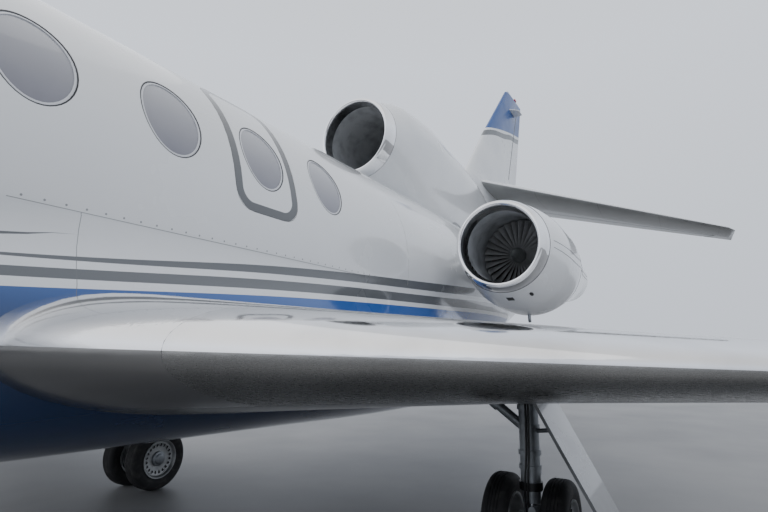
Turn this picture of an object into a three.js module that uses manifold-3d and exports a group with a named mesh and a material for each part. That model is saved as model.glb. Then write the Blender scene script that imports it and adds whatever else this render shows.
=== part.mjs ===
// A three-engined business jet, parked on its wheels, at its real size.
//
// Lengths are in millimetres. The nose points along +X, the left side is +Y and +Z is up. The origin is
// on the ground, half way along the aircraft. Stations, called s, are measured aft from the nose tip.

import * as THREE from "three";
import { mergeVertices } from "three/addons/utils/BufferGeometryUtils.js";
import Module from "manifold-3d";

const wasm = await Module();
wasm.setup();

// Driving dimensions

const LENGTH = 18520;
const SPAN = 18860;
const HEIGHT = 6980;
const NOSE_X = LENGTH / 2;

const FIT = 0.4; // gap between pieces that touch
const CLEAR = 7; // gap around pieces that move
const FAR = 3000; // longer than any cut needs

const BODY_RADIUS = 1040;
const BODY_AXIS = 2080; // height of the cabin's centre line
const WALL = 110; // from the outer skin to the cabin's lining
const FLOOR_TOP = 1400;
const FLOOR_THICKNESS = 60;
const COCKPIT_FLOOR = 1500;

const NOSE_JOINT = 900; // stations where the body's panels meet
const COCKPIT_FRONT = 1650;
const COCKPIT_REAR = 3300;
const FRONT_JOINT = 4900;
const CABIN_REAR = 10150;
const REAR_JOINT = 10300;
const TAIL_JOINT = 17300;

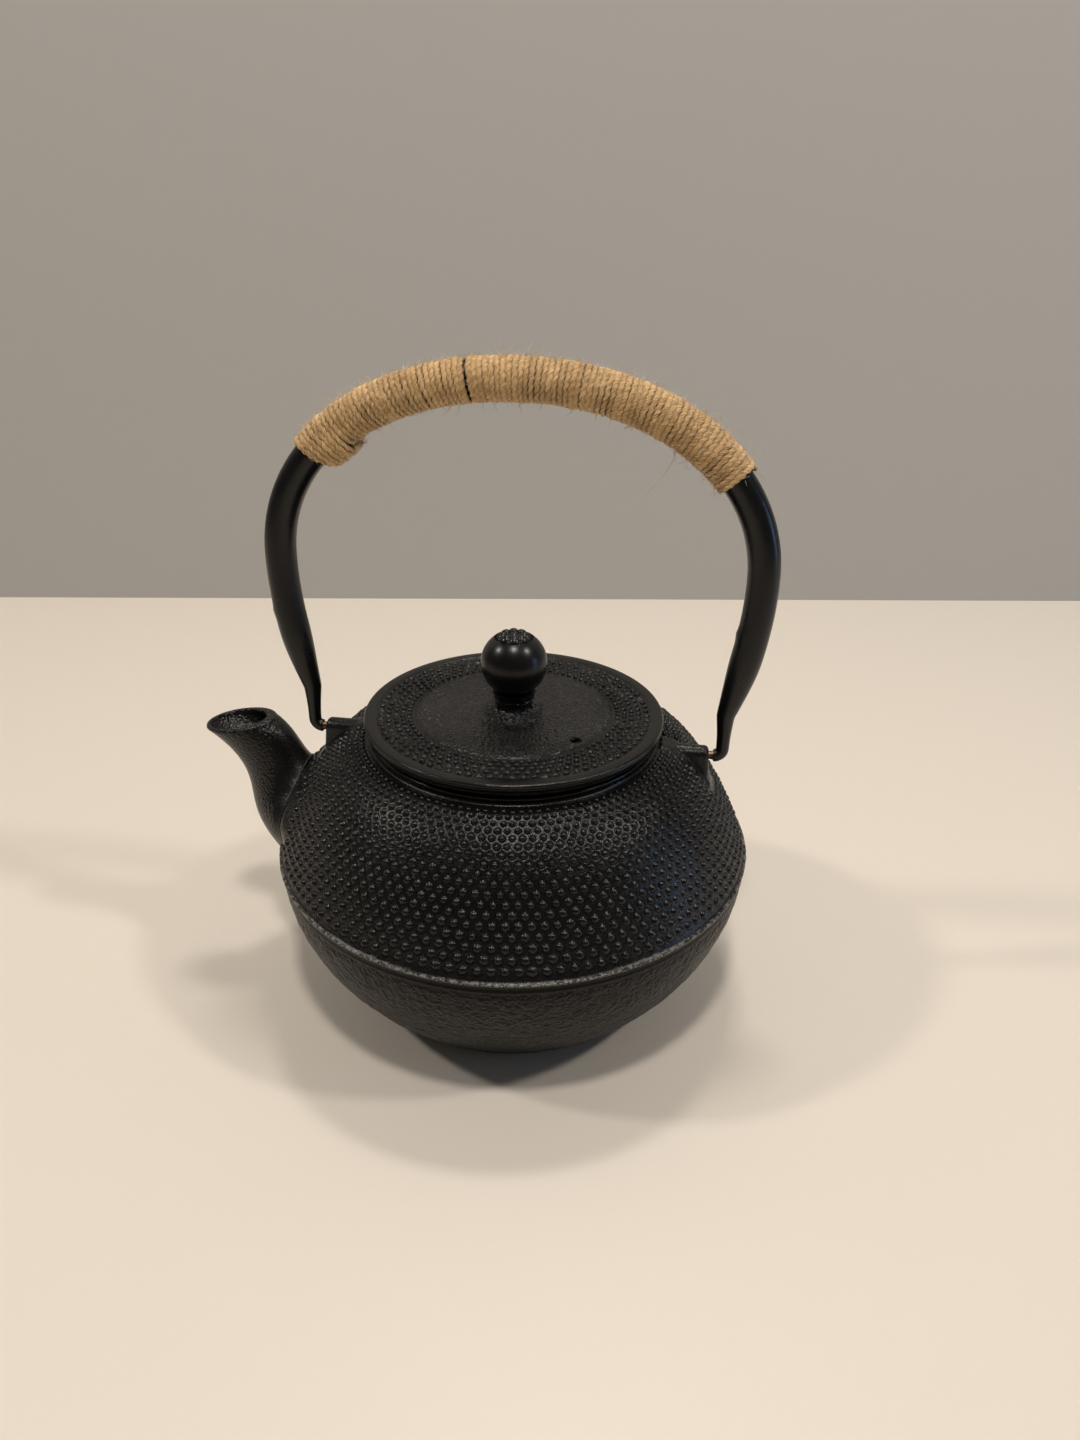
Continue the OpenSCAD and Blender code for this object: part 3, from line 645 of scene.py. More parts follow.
def bowl_rings():
    """The foot, the rough bowl and the seam's bead, up to the plain strip under the first hobnails."""
    flat = [(r, 0.0) for r in (24.0, 40.0, bowl_r(0.6) - 1.0)]
    edge = arc((bowl_r(0.6) - 0.6, 0.6), 0.6, -90, -8, 4)
    bowl = [(bowl_r(z), z) for z in np.linspace(1.4, SEAM_Z - 2.6, 64)]
    bead = [
        (bowl_r(SEAM_Z - 2.2) + 0.15, SEAM_Z - 2.2),
        (bowl_r(SEAM_Z - 1.6), SEAM_Z - 1.7),
        (BODY_R + 0.05, SEAM_Z - 0.8),
        (BODY_R + 0.35, SEAM_Z + 0.1),
        (BODY_R + 0.62, SEAM_Z + 0.55),
        (BODY_R + 0.58, SEAM_Z + 0.85),
        (float(shoulder_r(SEAM_Z + 1.2)) + 0.2, SEAM_Z + 1.15),
        (float(shoulder_r(SEAM_Z + 1.7)), SEAM_Z + 1.7),
    ]

    def cast(z):
        return BOWL_LUMP_H * float(hump(z, 1.0, 2.0, SEAM_Z - 5.5, SEAM_Z - 3))

    def fine(z):
        return 0.8 * cast(z)

    def seam(z):
        return SEAM_LUMP_H if abs(z - SEAM_Z - 0.75) < 0.45 else 0.0

    return roughened(flat + edge + bowl + bead, [(cast, 3.0, 3), (fine, 1.5, 4), (seam, 0.9, 5)])


def neck_profile():
    """From the end of the hobnails up the neck ring's side and onto its rounded top."""
    return [
        (NECK_ROOT_R + 0.35, SHOULDER_Z + 0.02),
        *arc((NECK_ROOT_R, SHOULDER_Z + NECK_FILLET), NECK_FILLET, -100, -180, 5),
        (NECK_R, NECK_Z - 1.0),
        *arc((NECK_R - 0.45, NECK_Z - 0.45), 0.45, 0, 90, 5),
        (MOUTH_R - 4, NECK_Z),
    ]


def pot_outside():
    shell = Shell()
    bowl = [shell.add(ring) for ring in bowl_rings()]
    shell.cap(bowl[0], (0, 0, 0), faces_along=False)
    low, high = hobnail_band(
        shell, POT_COLUMNS, POT_ROWS, shoulder_spacing, shoulder_surface,
        shoulder_nail_r, POT_NAIL_H, shoulder_keep, SEED,
    )
    rows = np.full(POT_AROUND, PLAIN_STRIP_ROW)
    plain = shell.add(shoulder_surface(np.arange(POT_AROUND) / 4, rows, 0))
    neck = [shell.add(ring_points(r, z, POT_AROUND)) for r, z in neck_profile()]
    shell.strips([*bowl, plain, low])
    shell.strips([high, *neck])
    shell.cap(neck[-1], (0, 0, NECK_Z))
    return shell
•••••
- [WHAT YOU WILL DO]: Looking at the data above, return every line from the one with "Continue the OpenSCAD" down to the one with "return BOWL_LUMP_H *", exactly and inclusively.

- [RESULT]:
Continue the OpenSCAD and Blender code for this object: part 3, from line 645 of scene.py. More parts follow.
def bowl_rings():
    """The foot, the rough bowl and the seam's bead, up to the plain strip under the first hobnails."""
    flat = [(r, 0.0) for r in (24.0, 40.0, bowl_r(0.6) - 1.0)]
    edge = arc((bowl_r(0.6) - 0.6, 0.6), 0.6, -90, -8, 4)
    bowl = [(bowl_r(z), z) for z in np.linspace(1.4, SEAM_Z - 2.6, 64)]
    bead = [
        (bowl_r(SEAM_Z - 2.2) + 0.15, SEAM_Z - 2.2),
        (bowl_r(SEAM_Z - 1.6), SEAM_Z - 1.7),
        (BODY_R + 0.05, SEAM_Z - 0.8),
        (BODY_R + 0.35, SEAM_Z + 0.1),
        (BODY_R + 0.62, SEAM_Z + 0.55),
        (BODY_R + 0.58, SEAM_Z + 0.85),
        (float(shoulder_r(SEAM_Z + 1.2)) + 0.2, SEAM_Z + 1.15),
        (float(shoulder_r(SEAM_Z + 1.7)), SEAM_Z + 1.7),
    ]

    def cast(z):
        return BOWL_LUMP_H * float(hump(z, 1.0, 2.0, SEAM_Z - 5.5, SEAM_Z - 3))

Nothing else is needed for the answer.